Big Data

The rapidly growing availability of massive amounts of health information is accelerating public health research. Researchers at the Mailman School of Public Health are using big data, advanced analytic techniques, and state-of-the-art high performance computing to detect the slightest changes in population-scale electronic health records, pharmaceutical assays, or clinical imaging. With access to a power tool housed at the Medical Center, the C2B2 supercomputer – one of the fastest computer clusters in the world – Mailman School researchers can process upwards of 200 trillion calculations per second and glean insights from data to help guide decisions that affect health. Biostatistics Chair DuBois Bowman is at the vanguard of this effort, charting the future course for big data analytics at the Mailman School.

The appeal of collaborations to harness big data is growing exponentially. Medical device, pharmaceutical, and technology companies seek to leverage the quantitative revolution, setting the stage for innovative partnerships with large academic institutions such as Columbia. Today, the Mailman School is engaging with some of the largest global corporations on big data projects.

With faculty interests so broad, applications of big data can be found in every corner of the School.

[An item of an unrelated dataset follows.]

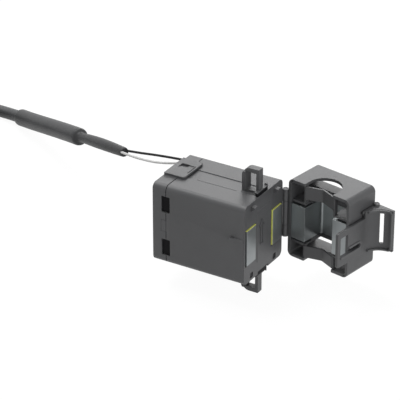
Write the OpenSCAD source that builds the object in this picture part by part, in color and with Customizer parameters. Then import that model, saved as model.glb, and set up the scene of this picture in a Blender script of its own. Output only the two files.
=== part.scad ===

Jeff Goldsmith, assistant professor of Biostatistics, and Andrew Rundle, associate professor of Epidemiology, use high performance computing to examine the relationship between body mass index and physical activity in New York City youth. Tal Gross, assistant professor of Health Policy and Management, can search a hospital database to learn whether insurance makes people more or less likely to visit an emergency room. Charles DiMaggio, associate professor of Epidemiology, relies on the complex analyses that only the C2B2 computer can offer to find the effect of the 9/11 terrorist attacks on mental health, working with a database of more than one billion records. Bowman is the principal investigator for a multicenter study of Parkinson’s disease, compiling data from 1,600 patients to reveal changes in brain function and other precursors to the disease.

Environmental Health Sciences professor Jeff Shaman is using the computational power of C2B2 to simulate the spread of West Nile Virus. For Sally Findley, professor of Population and Family Health and professor of Sociomedical Sciences, having access to the supercomputer is opening up new ways to analyze nearly half a million records on how New York City school-based obesity interventions are working.

In addition to leading faculty scholars developing novel methods for utilizing big data, a high performance computing expert is available at Mailman to work individually with researchers and provide complete operational support. There are also trainings, workshops and information sessions to give an overview of the supercomputer’s capabilities and available resources.